Philippe II le Hardi,

duc de Bourgogne de 1363 à 1404, fondateur de l'État burgondo-flamand (Pontoise 1342 - Hal, Brabant, 1404).

Quatrième fils du roi de France Jean II le Bon et de Bonne de Luxembourg, Philippe reçoit de son père le duché de Bourgogne (1363), puis, grâce à l'appui de son frère, le roi Charles V, il épouse Marguerite de Male (1369), fille et héritière du comte de Flandre. À la mort de celui-ci en 1384, Philippe obtient, outre la Flandre, les comtés d'Artois, de Réthel, de Bourgogne et de Nevers : ses territoires s'étendent désormais du Rhône à la mer du Nord, et constituent le fondement de l'État bourguignon. Dès lors, Philippe apparaît comme l'un des plus grands princes du royaume. Soucieux de bon gouvernement, il dote ses États d'une administration - et notamment de chambres des comptes - inspirée du modèle royal.

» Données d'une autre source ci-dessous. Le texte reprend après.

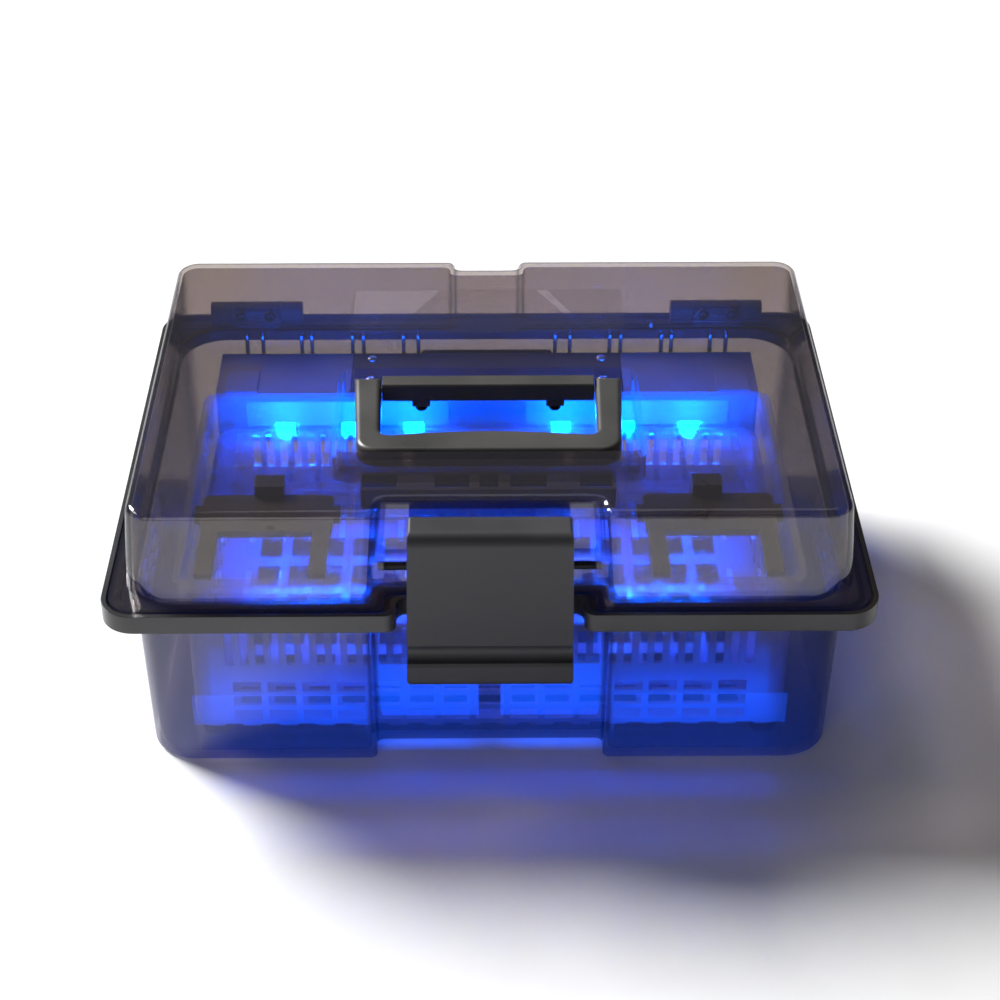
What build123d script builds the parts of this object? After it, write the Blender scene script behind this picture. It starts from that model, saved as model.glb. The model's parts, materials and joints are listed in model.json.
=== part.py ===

Prince chevalier, il envoie son fils, Jean sans Peur, en croisade dans les Balkans, en 1396. Grand mécène, il passe commande à Claus Sluter, aux frères Limbourg ou à Christine de Pisan. Sa grande piété, et notamment sa dévotion particulière envers saint Bruno, le conduit à confier aux chartreux l'église funéraire de son lignage, à Champmol, près de Dijon.